Upon this I can form no opinion; I neither know the anonymous author of the "Ecce Homo," nor the motives which actuate him: what is certain is, that he is quite right in entitling his book "Ecce Homo," for it is only the Man Christ that he has proposed to study, and it is by studying the Man Christ that he has proposed to explain Christianity.

I do not know if, after having written his book, he was aware of the result to which it leads, but the result is in effect a strange one,—it is condemnatory and destructive of the fundamental idea of the book, it demonstrates by a sincere and honest, although an incomplete and superficial study of the facts, the impossibility of explaining either Christ by the human nature alone, or the Christian Religion by any merely natural operations of humanity.

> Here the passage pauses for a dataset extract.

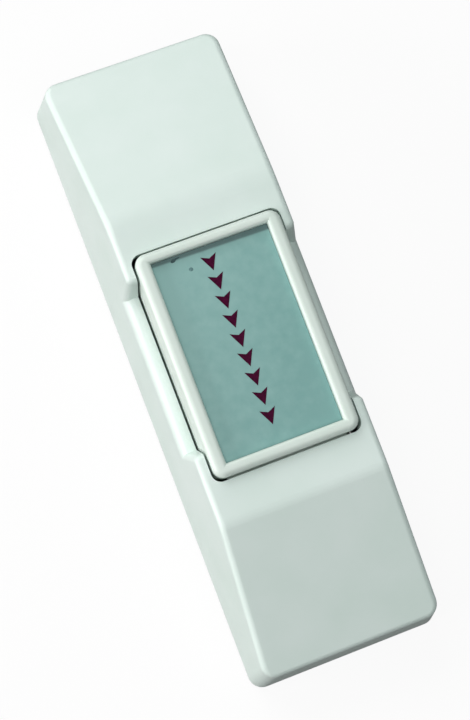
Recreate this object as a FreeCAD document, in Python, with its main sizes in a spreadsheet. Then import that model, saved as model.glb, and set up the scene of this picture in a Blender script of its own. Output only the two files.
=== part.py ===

The work is divided into two parts, and contains altogether twenty-four chapters. The first part is devoted to the study of Christ personally, his peculiar character, his manner of dealing with men, the mission which he proposed to himself to accomplish, the nature of the society which he sought to found, and the authority which he counted upon exercising. In the second part, the Christian society itself, its points of resemblance to the systems of philosophy and its points of difference therefrom, its fundamental principles and positive laws, and the habits and sentiments which are developed by those laws, all become in turn the objects of the author's observations and descriptions. Observations often profound, descriptions often exact and striking, although somewhat minute and lengthy; everywhere, however, there breathes forth a sentiment unquestionably moral, and full of the gentlest sympathy for humanity.

All this gives to the work a real attractiveness, in spite of the vagueness of the ideas which reign there, and in spite of the perceptible incertitude of the author's conclusions upon the solemn questions which he approaches, but upon which he does not enter.

I have no intention of saying more; I have not to render an account in detail of this book or to discuss any of the author's opinions or assertions upon which I may not agree with him; my aim is only to determine the character of his work, and to show plainly, first its tendency and then its insufficiency. There precisely is his originality; in setting out, and dealing with the subject of the purely human nature both of Christ and of Christianity, he seems not far from participating the opinions of Rationalistic criticism; but the more he advances, the farther he departs from the goal at which the Rationalists arrive: he appears predisposed in their favour; the process of his thought seems often to conform to theirs; his conclusions are not clearly contrary, but in effect, under the empire either of his instincts or under the influence of his historical and moral studies, he is more Christian than he appears, perhaps even more so than he believes himself to be; and if the firm doctrines of Christianity find in him no sure and declared defender, neither do they encounter in him the consistent hostility of a severe logician or the indifferentism of a mere sceptic.

There are several passages of this remarkable work which are particularly distinguished by these characteristics. To these I feel pleasure in referring the reader. They are in both parts of the book; that is to say, in the first part, chapter fifth, entitled Christ's Credentials, and chapter ninth, [Footnote 51] entitled Reflections on the Nature of Christ's Society; in the second part, chapter tenth, entitled Christ's Legislation compared with Philosophic systems, and chapter the eleventh, The Christian Republic [Footnote 52] A perusal of these passages will, if I do not deceive myself, fully justify the impression which the work has made upon me, and satisfy the reader that I am right in what I have said of the author's inconsistency with respect to religion.